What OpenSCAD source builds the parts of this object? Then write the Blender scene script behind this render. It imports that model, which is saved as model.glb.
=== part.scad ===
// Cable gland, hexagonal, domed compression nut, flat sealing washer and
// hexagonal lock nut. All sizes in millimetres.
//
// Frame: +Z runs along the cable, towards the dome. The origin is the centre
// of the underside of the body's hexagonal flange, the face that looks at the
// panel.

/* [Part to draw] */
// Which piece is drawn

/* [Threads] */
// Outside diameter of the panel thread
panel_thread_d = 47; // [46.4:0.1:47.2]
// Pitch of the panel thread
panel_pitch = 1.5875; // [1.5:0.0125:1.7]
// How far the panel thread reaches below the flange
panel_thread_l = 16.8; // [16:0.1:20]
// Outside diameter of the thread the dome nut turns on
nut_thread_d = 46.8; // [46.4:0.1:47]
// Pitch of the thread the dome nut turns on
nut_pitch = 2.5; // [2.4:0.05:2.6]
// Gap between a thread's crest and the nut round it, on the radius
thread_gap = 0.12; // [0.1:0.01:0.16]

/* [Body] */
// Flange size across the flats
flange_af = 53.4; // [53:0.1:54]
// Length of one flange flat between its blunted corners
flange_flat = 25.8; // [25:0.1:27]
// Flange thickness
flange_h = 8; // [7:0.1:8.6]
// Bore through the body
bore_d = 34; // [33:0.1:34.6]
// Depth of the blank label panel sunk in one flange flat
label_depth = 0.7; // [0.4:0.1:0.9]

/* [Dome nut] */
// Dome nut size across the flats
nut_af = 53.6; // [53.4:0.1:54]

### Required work
Every line above should be printed again exactly as it stands.

### Response to the task
What OpenSCAD source builds the parts of this object? Then write the Blender scene script behind this render. It imports that model, which is saved as model.glb.
=== part.scad ===
// Cable gland, hexagonal, domed compression nut, flat sealing washer and
// hexagonal lock nut. All sizes in millimetres.
//
// Frame: +Z runs along the cable, towards the dome. The origin is the centre
// of the underside of the body's hexagonal flange, the face that looks at the
// panel.

/* [Part to draw] */
// Which piece is drawn

/* [Threads] */
// Outside diameter of the panel thread
panel_thread_d = 47; // [46.4:0.1:47.2]
// Pitch of the panel thread
panel_pitch = 1.5875; // [1.5:0.0125:1.7]
// How far the panel thread reaches below the flange
panel_thread_l = 16.8; // [16:0.1:20]
// Outside diameter of the thread the dome nut turns on
nut_thread_d = 46.8; // [46.4:0.1:47]
// Pitch of the thread the dome nut turns on
nut_pitch = 2.5; // [2.4:0.05:2.6]
// Gap between a thread's crest and the nut round it, on the radius
thread_gap = 0.12; // [0.1:0.01:0.16]

/* [Body] */
// Flange size across the flats
flange_af = 53.4; // [53:0.1:54]
// Length of one flange flat between its blunted corners
flange_flat = 25.8; // [25:0.1:27]
// Flange thickness
flange_h = 8; // [7:0.1:8.6]
// Bore through the body
bore_d = 34; // [33:0.1:34.6]
// Depth of the blank label panel sunk in one flange flat
label_depth = 0.7; // [0.4:0.1:0.9]

/* [Dome nut] */
// Dome nut size across the flats
nut_af = 53.6; // [53.4:0.1:54]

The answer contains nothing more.